* _Stated task_
Please return the full listing below without altering anything.

* _Dataset section_
------------------------

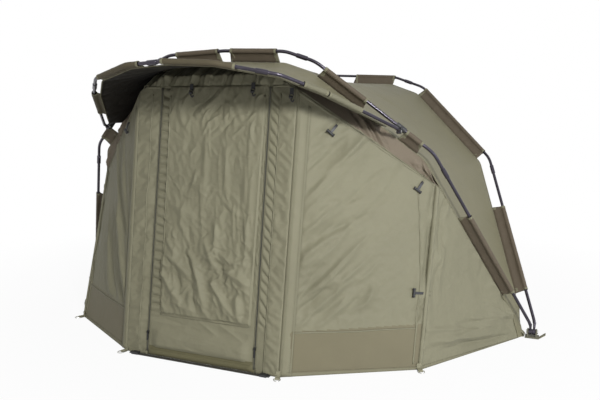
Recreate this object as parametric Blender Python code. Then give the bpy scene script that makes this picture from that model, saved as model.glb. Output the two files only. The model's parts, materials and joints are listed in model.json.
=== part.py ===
"""A two-rib bivvy tent with a folding visor: bowed pole ribs on two ground hubs, an olive canopy hung in sleeves
below the poles, a faceted front wall with a zipped door, and pegging rings round the hem.

Metres, +Z up, the door faces -Y. The origin is on the ground at the centre of the footprint.
Each rib is drawn flat, as (x, r): x across the tent and r out from its hinge axis, and then leant to its angle.
"""

import math

import bmesh
import bpy
from mathutils import Vector

# Overall sizes
HALF_SPAN = 1.400  # hub centre to the middle of the tent
PIVOT_HEIGHT = 0.030  # hub axis above the ground
FRONT_REACH = 1.569  # front rib, hub axis to crown
REAR_REACH = 1.613  # rear rib, hub axis to crown
FRONT_LEAN = 25.9  # degrees forward of upright
REAR_LEAN = 32.5  # degrees behind upright
FRONT_DEPTH = 0.973  # hub axis to the door sill
REAR_DEPTH = 1.430  # hub axis to the back hem
VISOR_REACH = 0.697  # hinge axis to the visor's front
VISOR_RISE = 25.0  # degrees above level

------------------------

* _Expected answer_
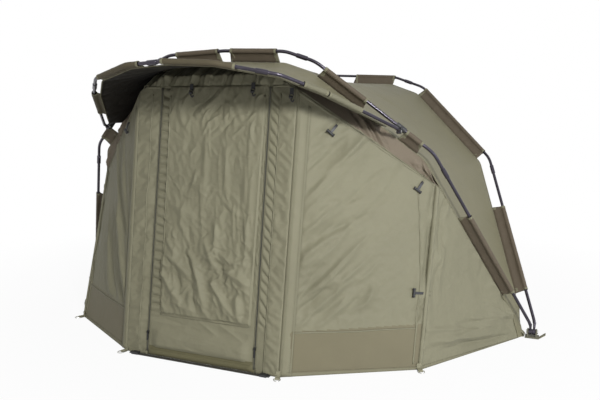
Recreate this object as parametric Blender Python code. Then give the bpy scene script that makes this picture from that model, saved as model.glb. Output the two files only. The model's parts, materials and joints are listed in model.json.
=== part.py ===
"""A two-rib bivvy tent with a folding visor: bowed pole ribs on two ground hubs, an olive canopy hung in sleeves
below the poles, a faceted front wall with a zipped door, and pegging rings round the hem.

Metres, +Z up, the door faces -Y. The origin is on the ground at the centre of the footprint.
Each rib is drawn flat, as (x, r): x across the tent and r out from its hinge axis, and then leant to its angle.
"""

import math

import bmesh
import bpy
from mathutils import Vector

# Overall sizes
HALF_SPAN = 1.400  # hub centre to the middle of the tent
PIVOT_HEIGHT = 0.030  # hub axis above the ground
FRONT_REACH = 1.569  # front rib, hub axis to crown
REAR_REACH = 1.613  # rear rib, hub axis to crown
FRONT_LEAN = 25.9  # degrees forward of upright
REAR_LEAN = 32.5  # degrees behind upright
FRONT_DEPTH = 0.973  # hub axis to the door sill
REAR_DEPTH = 1.430  # hub axis to the back hem
VISOR_REACH = 0.697  # hinge axis to the visor's front
VISOR_RISE = 25.0  # degrees above level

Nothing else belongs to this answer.